Moisture Ingress at the Molecular Scale in Hygrothermal Aging of Fiber-Epoxy Interfaces

Almost all applications of carbon fiber reinforced composites are susceptible to water aging, either via ambient humidity or through direct exposure to liquid water environments. Although the impacts of water aging in composites can be readily quantified via experimental efforts, details regarding the mechanisms of moisture ingress and aging, particularly at the incipient stages of aging under hygrothermal conditions, have proven challenging to resolve using experimental techniques alone. A deeper understanding of the factors that drive incipient moisture ingress during aging is required for more targeted approaches to combat water aging. Here, molecular dynamics simulations of a novel epoxy/carbon fiber interface exposed to liquid water under hygrothermal conditions are used to elucidate molecular details of the moisture ingress mechanisms at the incipient stages of the aging process.

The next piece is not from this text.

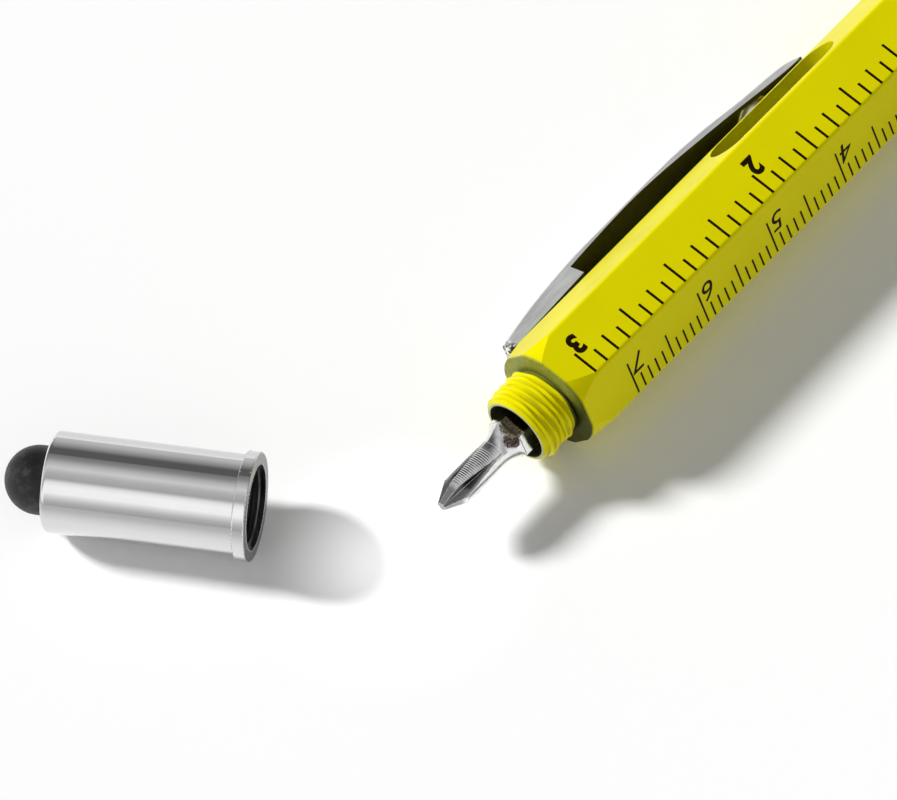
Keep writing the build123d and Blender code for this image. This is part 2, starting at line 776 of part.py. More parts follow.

Remarkably, the simulations show that the fiber-matrix interface is not vulnerable to a moisture-wicking type of incipient water ingress and does not readily flood in these early stages of water aging. Instead, water is preferentially absorbed via the matrix-water interface, an ingress pathway that is facilitated by the dynamic mobility of polymer chains at this interface. These chains present electronegative sites that can capture water molecules and provide a conduit to transiently exposed pores and channels on the polymer surface, which creates a presoaked staging reservoir for subsequent deeper ingress into the composite. Characterization of the absorbed water is according to hydrogen bonding to the matrix, and the distributions and transport behavior of these waters are consistent with experimental observations. This work introduces new insights regarding the molecular-level details of moisture ingress and spatial distribution of water in these materials during hygrothermal aging, informing future design directions for extending both the service life and shelf life of next-generation composites.